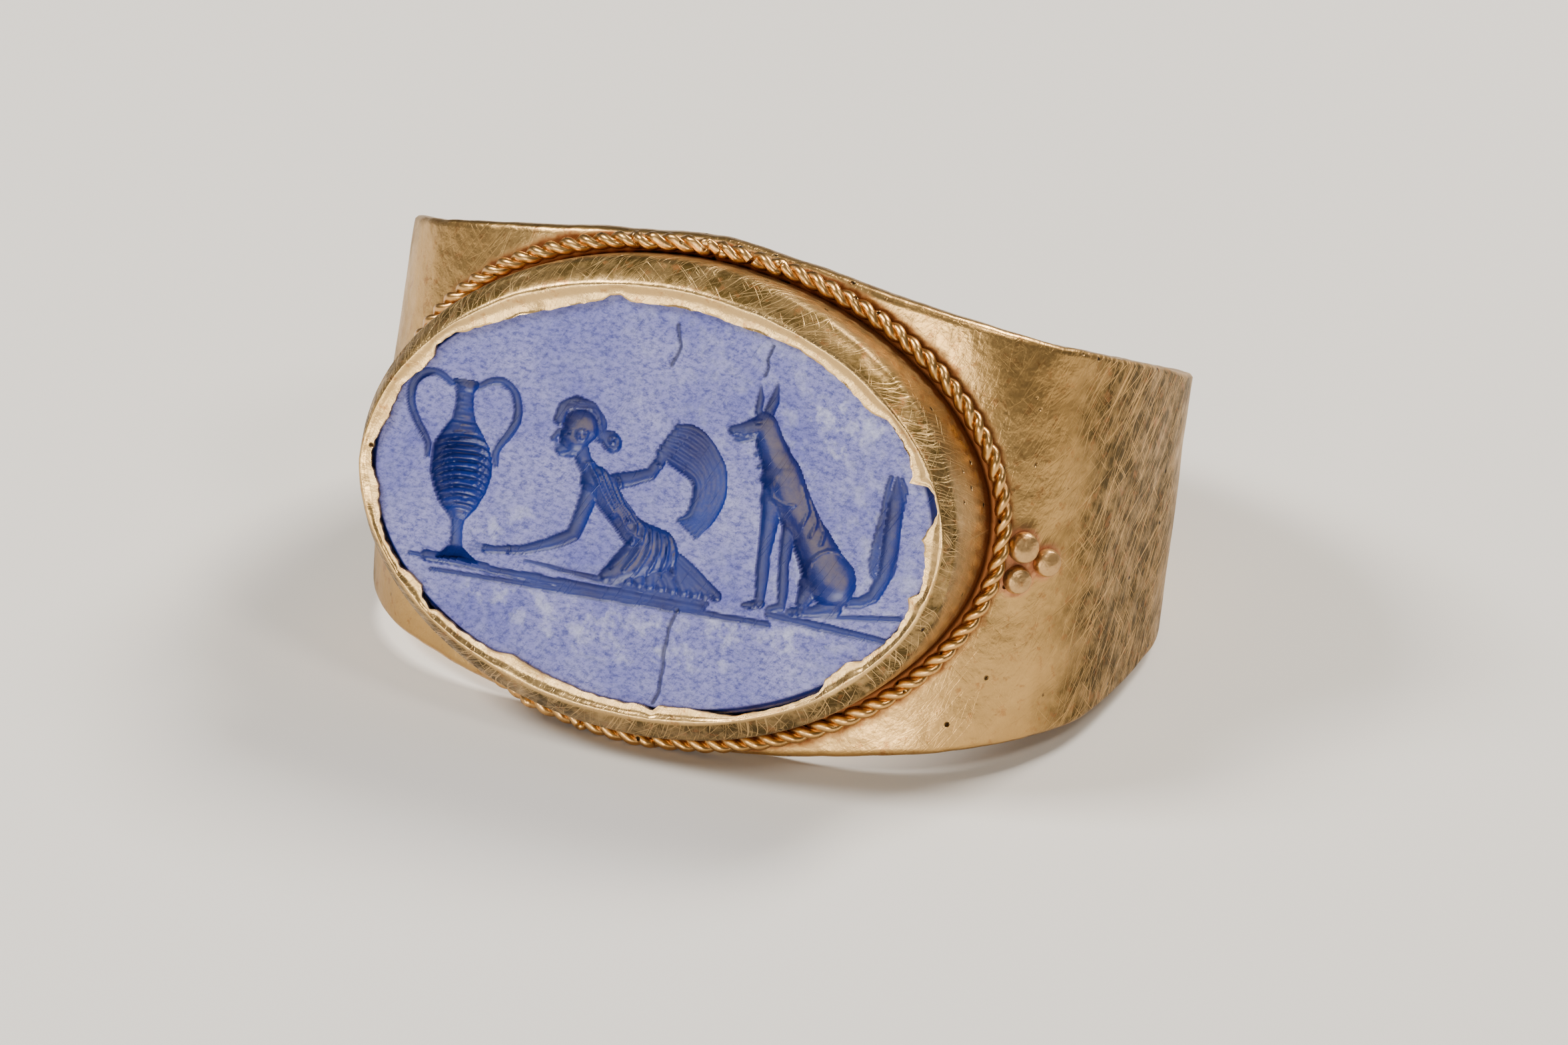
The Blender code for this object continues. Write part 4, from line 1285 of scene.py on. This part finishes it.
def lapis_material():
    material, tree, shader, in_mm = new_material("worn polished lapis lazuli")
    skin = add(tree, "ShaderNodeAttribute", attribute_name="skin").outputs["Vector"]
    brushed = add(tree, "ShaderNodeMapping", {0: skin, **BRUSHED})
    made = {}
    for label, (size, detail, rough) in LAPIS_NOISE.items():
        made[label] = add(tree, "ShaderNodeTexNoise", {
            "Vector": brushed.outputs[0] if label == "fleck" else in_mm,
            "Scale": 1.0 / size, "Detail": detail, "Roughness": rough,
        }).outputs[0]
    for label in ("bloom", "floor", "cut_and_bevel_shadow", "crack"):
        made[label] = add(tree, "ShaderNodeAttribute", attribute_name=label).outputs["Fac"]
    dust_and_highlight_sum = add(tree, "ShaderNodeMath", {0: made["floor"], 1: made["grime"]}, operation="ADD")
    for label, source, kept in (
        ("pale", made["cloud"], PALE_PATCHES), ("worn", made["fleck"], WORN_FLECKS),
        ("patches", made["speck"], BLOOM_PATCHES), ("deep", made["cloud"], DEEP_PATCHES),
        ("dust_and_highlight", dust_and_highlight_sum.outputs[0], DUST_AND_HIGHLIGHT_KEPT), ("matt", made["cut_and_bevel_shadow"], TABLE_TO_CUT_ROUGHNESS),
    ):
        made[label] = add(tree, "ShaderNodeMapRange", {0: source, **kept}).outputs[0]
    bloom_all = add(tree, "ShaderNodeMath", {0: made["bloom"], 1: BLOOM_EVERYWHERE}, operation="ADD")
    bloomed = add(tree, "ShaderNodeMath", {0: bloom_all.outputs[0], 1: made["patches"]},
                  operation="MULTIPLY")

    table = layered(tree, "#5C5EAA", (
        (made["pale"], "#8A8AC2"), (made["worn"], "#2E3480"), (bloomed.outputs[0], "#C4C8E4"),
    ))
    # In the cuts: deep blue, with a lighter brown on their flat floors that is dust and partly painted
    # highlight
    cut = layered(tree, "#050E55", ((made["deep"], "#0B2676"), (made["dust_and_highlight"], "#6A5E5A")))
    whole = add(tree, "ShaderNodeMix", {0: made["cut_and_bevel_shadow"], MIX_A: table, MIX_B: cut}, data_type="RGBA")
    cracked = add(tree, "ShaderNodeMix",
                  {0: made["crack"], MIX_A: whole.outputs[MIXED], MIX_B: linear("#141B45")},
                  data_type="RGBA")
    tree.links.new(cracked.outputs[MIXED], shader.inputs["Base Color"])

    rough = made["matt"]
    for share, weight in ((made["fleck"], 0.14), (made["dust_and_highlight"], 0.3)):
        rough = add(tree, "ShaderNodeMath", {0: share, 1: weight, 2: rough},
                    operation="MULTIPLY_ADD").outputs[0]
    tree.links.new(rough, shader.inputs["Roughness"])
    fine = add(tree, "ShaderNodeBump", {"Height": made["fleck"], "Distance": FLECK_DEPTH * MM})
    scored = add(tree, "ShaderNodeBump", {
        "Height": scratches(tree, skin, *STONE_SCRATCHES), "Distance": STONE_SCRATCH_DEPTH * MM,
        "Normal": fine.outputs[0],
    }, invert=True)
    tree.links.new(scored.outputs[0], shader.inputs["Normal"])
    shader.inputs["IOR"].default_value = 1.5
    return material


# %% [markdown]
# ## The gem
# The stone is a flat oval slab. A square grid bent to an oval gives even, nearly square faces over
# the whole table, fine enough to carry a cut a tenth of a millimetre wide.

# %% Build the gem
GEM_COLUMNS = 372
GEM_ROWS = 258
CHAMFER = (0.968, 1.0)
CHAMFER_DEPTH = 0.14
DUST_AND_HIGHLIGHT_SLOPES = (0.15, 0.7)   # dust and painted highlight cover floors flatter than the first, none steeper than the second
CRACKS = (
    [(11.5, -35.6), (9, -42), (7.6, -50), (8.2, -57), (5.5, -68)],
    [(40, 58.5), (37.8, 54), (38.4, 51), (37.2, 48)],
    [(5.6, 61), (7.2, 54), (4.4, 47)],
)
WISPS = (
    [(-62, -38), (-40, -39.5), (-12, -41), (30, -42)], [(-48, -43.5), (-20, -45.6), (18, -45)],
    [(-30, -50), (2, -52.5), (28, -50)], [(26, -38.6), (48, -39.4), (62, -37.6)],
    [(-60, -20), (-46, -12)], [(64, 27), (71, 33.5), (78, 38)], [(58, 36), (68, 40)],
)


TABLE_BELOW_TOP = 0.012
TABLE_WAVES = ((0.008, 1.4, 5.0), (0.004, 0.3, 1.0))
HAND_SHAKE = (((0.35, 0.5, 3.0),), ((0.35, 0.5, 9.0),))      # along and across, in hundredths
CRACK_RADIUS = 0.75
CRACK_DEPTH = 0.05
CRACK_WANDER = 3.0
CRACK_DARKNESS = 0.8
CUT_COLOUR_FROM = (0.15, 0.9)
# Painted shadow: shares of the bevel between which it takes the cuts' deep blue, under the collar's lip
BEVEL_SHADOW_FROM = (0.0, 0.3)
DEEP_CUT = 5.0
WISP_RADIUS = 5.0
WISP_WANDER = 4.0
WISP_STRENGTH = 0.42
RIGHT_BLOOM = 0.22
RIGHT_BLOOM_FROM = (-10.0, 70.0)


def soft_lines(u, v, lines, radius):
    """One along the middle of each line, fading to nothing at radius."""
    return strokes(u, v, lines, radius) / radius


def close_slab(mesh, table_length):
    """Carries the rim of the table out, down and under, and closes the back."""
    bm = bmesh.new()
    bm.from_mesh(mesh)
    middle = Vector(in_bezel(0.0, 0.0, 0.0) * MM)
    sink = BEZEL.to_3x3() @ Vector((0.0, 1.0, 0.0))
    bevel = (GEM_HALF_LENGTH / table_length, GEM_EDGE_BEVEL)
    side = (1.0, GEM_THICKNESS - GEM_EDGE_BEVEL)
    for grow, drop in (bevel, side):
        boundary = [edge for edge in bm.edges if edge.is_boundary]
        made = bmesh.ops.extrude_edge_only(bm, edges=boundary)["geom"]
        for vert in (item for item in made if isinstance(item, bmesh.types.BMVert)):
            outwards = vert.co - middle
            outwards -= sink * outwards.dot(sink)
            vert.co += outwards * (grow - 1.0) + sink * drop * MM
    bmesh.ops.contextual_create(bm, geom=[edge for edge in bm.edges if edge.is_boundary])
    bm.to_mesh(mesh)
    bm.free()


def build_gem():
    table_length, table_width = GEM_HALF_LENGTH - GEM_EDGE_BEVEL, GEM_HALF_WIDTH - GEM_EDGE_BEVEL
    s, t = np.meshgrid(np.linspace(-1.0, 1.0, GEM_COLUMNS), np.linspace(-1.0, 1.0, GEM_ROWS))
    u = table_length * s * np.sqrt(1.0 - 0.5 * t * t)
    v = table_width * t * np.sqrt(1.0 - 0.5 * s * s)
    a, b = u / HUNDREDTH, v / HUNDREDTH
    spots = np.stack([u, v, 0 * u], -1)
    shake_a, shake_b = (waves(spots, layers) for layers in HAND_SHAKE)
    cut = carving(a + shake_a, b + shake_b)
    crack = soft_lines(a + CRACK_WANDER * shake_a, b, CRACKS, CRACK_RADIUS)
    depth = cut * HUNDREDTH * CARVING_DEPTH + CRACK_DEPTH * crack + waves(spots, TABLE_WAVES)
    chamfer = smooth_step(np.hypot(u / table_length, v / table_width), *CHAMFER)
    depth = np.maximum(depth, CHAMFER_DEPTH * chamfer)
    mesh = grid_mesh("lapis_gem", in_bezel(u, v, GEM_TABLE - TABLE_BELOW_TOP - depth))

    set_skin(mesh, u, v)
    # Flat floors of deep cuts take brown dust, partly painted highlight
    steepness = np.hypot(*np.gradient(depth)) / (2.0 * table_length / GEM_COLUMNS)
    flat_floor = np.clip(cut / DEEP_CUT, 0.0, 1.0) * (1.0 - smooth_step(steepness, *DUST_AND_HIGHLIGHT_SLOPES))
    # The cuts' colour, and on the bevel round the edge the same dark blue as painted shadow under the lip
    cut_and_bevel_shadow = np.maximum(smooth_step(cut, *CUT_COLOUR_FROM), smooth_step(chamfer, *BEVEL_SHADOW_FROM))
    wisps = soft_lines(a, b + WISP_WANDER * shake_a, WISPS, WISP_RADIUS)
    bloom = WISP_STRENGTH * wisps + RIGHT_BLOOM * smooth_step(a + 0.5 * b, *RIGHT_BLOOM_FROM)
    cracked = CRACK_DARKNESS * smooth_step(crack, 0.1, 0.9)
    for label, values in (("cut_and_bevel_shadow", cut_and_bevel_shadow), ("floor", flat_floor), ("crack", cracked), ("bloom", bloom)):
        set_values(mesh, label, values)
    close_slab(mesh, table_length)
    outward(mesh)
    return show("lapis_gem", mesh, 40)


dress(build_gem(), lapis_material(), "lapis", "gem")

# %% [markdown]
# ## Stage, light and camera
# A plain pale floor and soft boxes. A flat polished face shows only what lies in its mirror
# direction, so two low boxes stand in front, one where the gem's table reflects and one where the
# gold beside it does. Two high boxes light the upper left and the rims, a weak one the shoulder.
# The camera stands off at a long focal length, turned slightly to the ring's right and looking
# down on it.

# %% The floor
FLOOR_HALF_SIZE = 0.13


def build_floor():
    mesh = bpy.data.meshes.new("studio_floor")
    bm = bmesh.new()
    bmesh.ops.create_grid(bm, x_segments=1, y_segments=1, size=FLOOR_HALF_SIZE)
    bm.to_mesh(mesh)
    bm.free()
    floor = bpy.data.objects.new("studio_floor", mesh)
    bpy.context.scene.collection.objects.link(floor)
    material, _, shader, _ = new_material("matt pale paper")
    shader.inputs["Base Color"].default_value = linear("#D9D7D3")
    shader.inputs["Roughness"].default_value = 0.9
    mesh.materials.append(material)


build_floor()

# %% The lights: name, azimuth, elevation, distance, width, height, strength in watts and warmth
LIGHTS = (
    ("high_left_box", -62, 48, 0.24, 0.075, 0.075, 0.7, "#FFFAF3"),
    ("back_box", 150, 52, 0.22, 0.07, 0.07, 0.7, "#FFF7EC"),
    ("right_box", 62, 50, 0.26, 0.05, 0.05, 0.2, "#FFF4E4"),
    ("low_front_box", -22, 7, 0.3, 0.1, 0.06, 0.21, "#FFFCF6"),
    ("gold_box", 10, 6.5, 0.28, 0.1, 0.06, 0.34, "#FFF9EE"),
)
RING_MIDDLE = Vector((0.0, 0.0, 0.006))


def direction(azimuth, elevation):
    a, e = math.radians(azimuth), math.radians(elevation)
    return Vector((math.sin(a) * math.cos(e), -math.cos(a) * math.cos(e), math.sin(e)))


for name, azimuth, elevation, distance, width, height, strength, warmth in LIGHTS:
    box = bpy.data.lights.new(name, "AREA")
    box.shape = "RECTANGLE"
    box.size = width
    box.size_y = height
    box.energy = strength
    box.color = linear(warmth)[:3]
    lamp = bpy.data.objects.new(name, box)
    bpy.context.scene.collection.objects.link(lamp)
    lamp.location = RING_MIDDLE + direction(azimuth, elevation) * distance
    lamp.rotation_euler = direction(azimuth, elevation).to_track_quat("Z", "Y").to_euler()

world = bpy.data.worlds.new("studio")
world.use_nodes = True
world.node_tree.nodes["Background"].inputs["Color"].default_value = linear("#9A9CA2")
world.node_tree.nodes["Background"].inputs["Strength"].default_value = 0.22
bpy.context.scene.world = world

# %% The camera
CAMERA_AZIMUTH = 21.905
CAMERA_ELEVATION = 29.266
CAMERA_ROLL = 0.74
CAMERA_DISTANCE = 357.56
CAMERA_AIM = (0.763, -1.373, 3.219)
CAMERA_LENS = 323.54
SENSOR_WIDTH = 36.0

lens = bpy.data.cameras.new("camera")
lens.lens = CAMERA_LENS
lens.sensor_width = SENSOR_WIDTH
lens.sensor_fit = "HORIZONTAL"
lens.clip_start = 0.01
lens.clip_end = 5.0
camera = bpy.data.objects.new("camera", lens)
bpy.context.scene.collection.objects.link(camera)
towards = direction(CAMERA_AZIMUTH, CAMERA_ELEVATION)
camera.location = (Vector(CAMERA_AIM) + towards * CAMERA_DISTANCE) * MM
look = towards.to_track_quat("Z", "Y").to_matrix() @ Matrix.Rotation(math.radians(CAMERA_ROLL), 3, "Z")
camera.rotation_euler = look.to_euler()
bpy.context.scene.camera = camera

EXERCISE REQUIREMENTS
Copy each line of the data above that holds "scene".

RESULT OF THE EXERCISE
The Blender code for this object continues. Write part 4, from line 1285 of scene.py on. This part finishes it.
    bpy.context.scene.collection.objects.link(floor)
    bpy.context.scene.collection.objects.link(lamp)
bpy.context.scene.world = world
bpy.context.scene.collection.objects.link(camera)
bpy.context.scene.camera = camera